In Fuerteventura and Lanzarote (Canary Islands) there are 90 poles of power lines already secured for the Egyptian vulture

E-Distribución power lines are being modified to avoid the risk of electrocution for the “Guirre canario”, the subspecies of Egyptian vulture that lives in the two islands of the Spanish Archipelago.

Ongoing interventions on the Island of Lanzarote

Of the 90 power poles subject to the isolation interventions, 22 are located in Lanzarote while 68 are located in Fuerteventura, the island that hosts the most important fraction of the Canarian Egyptian vulture population.

The modification of the poles made by E-Distribución Redes Digitales (formerly Endesa Distribución Eléctrica) is an extremely important measure for the preservation of the Egyptian vulture because electrocution is one of the main non-natural mortality factors for the species in the Canary Islands. Here, in fact, the pylons are used not only as perches but also as real “dormitories”: on some of them, in fact, several tens of Egyptian vultures can gather to spend the night.

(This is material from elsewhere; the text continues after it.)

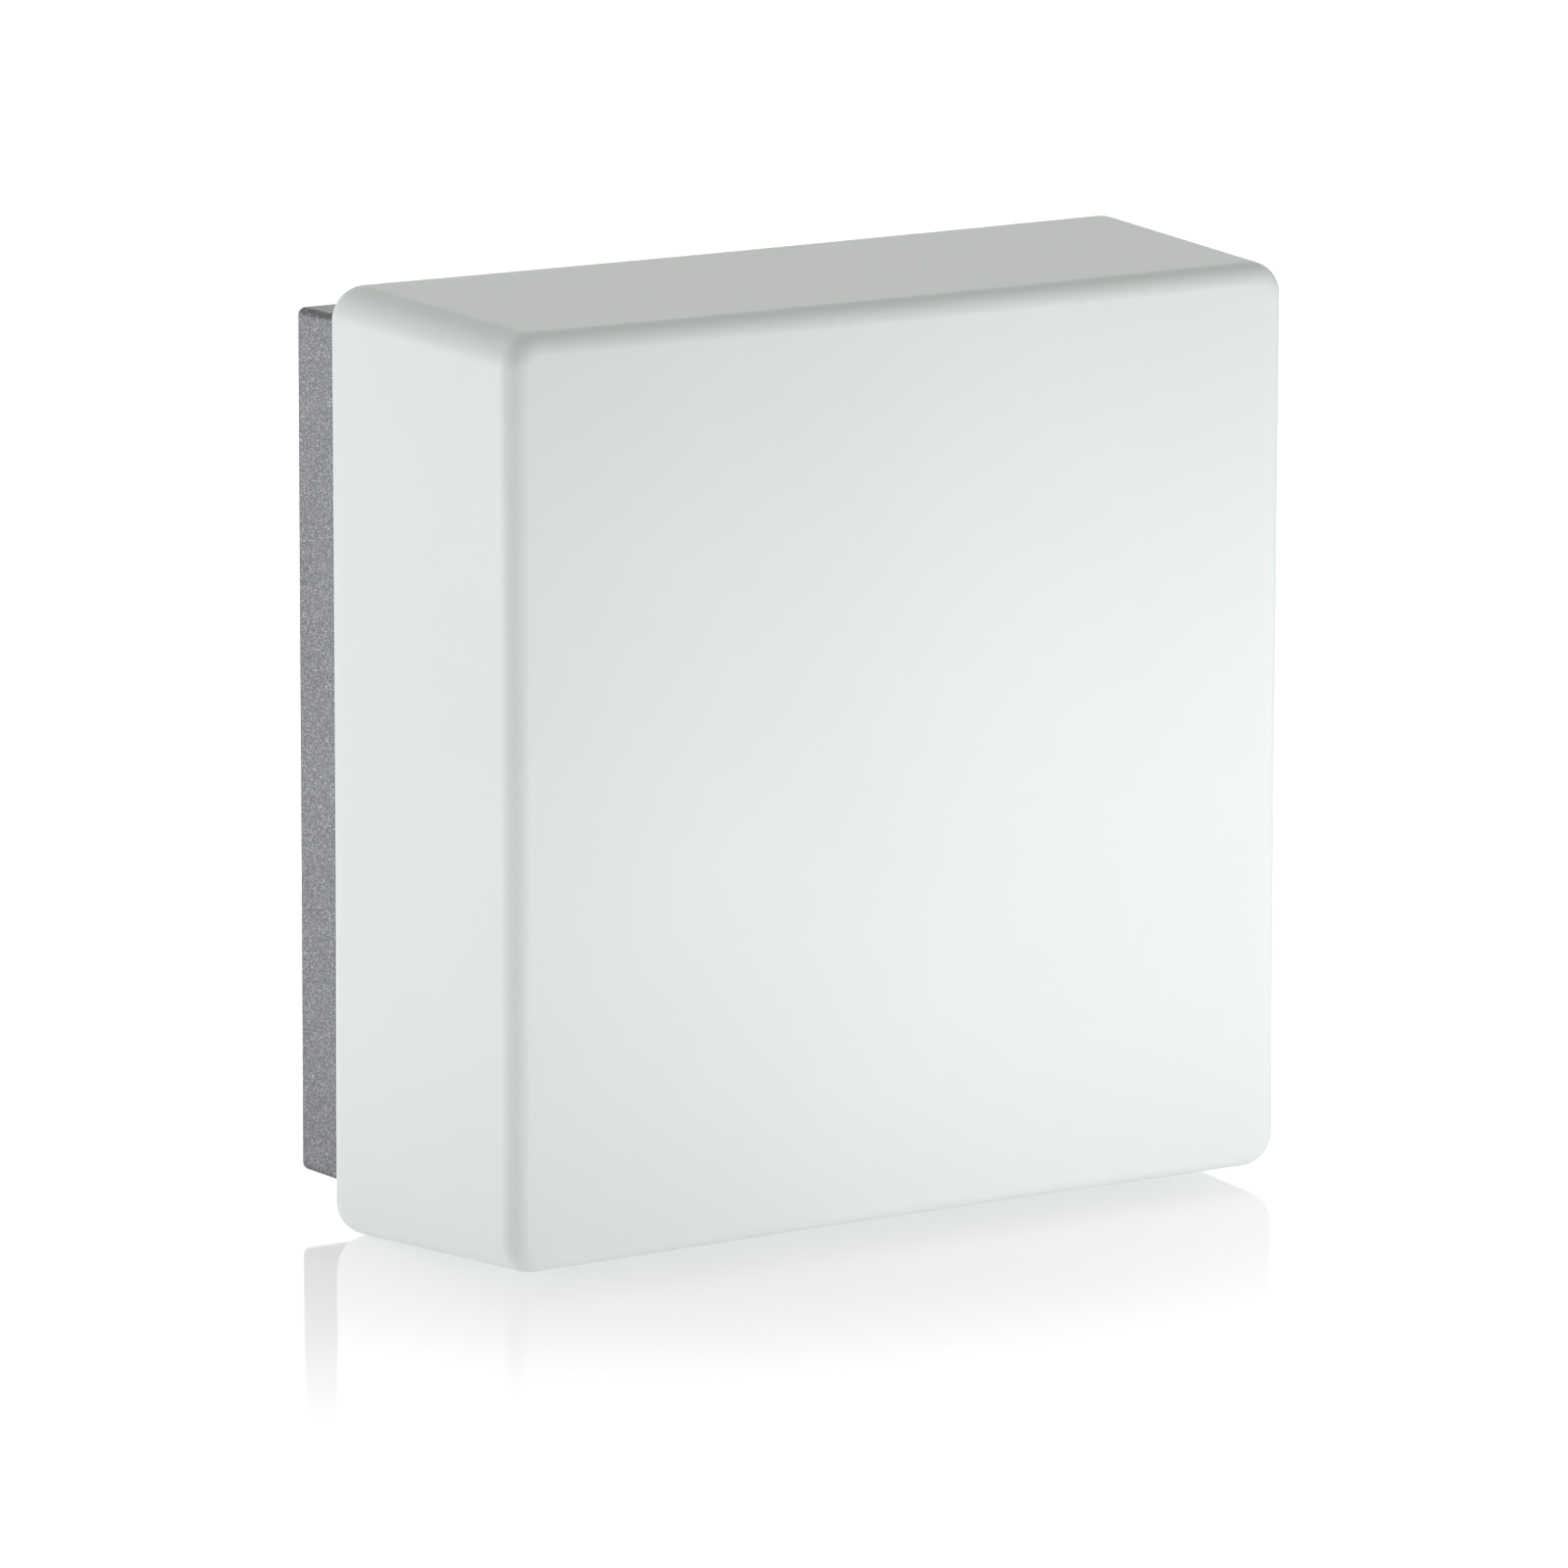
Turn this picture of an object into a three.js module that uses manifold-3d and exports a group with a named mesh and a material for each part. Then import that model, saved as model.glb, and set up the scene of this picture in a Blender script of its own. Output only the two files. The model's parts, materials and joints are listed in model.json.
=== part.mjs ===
// A square outdoor wall lantern: a satin opal glass box on a powder-coated die-cast base, with two E27
// lamps inside.
//
// Every piece is drawn in the bench frame, in millimetres, with the base lying on its back:
// +X to the right, +Y up the wall and +Z out of the wall. The group is turned at the end, so that in the
// finished part +Z is up, the wall is the plane y = 0 and the glass faces -Y. The origin is the middle of
// the base's back.
import * as THREE from "three";
import { mergeVertices } from "three/addons/utils/BufferGeometryUtils.js";
import Module from "manifold-3d";

// ---------------------------------------------------------------- sizes
const GAP = 0.3; // left between any two pieces that touch
const SEAT_CLEARANCE = 0.2; // between the rubber in the base's back and the wall
const TURN = 2 * Math.PI;

// glass shade
const GLASS_SIZE = 300; // width and height at its widest, near the back
const GLASS_DEPTH = 102; // from the rear shoulder to the front face
const GLASS_WALL = 3.5;
const GLASS_DRAFT = 4; // how much narrower each side is at the front
const GLASS_CORNER = 11; // corner radius seen from the front
const FRONT_EDGE = 7; // edge radius round the front face
const REAR_EDGE = 10; // edge radius round the rear shoulder
const NECK_LENGTH = 18; // square neck that enters the base
const NECK_CORNER = 9;

// base housing
const GLASS_OVERHANG = 12.5; // how far the glass stands out past the base on each side
const BASE_DEPTH = 32.5;
const BASE_WALL = 3;
const BASE_FLOOR = 3;
const BASE_CORNER = 2.5; // corner radius seen from the front
const BASE_BACK_EDGE = 2.2; // edge radius round the back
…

Despite the fact that many pylons have already been modified in recent years, the risk of electrocution occurring remains high also because the Egyptian vulture population is increasing and expanding into new areas.

Pylons with insulated supports

The identification of the pylons most at risk, in which structural changes are a priority for the “guirre”, was carried out thanks to the information collected as part of the constant monitoring of the population which is carried out by the Estación Biologica de Doñana (CSIC) on assignment of the Gobierno de Canarias.

Pylons with insulated supports

E-Distribución’s contribution to the protection of the “Guirre Canario” is not limited to the activities carried out within the LIFE Egyptian vulture project: in fact, thanks to the collaboration established between the company and the Gobierno de Canarias by virtue of a specific agreement, changes are being made to other power poles located in strategic areas for the species. Between 2018 and 2019, 38 pylons were isolated, making them safe for the Egyptian vulture and many other threatened bird species.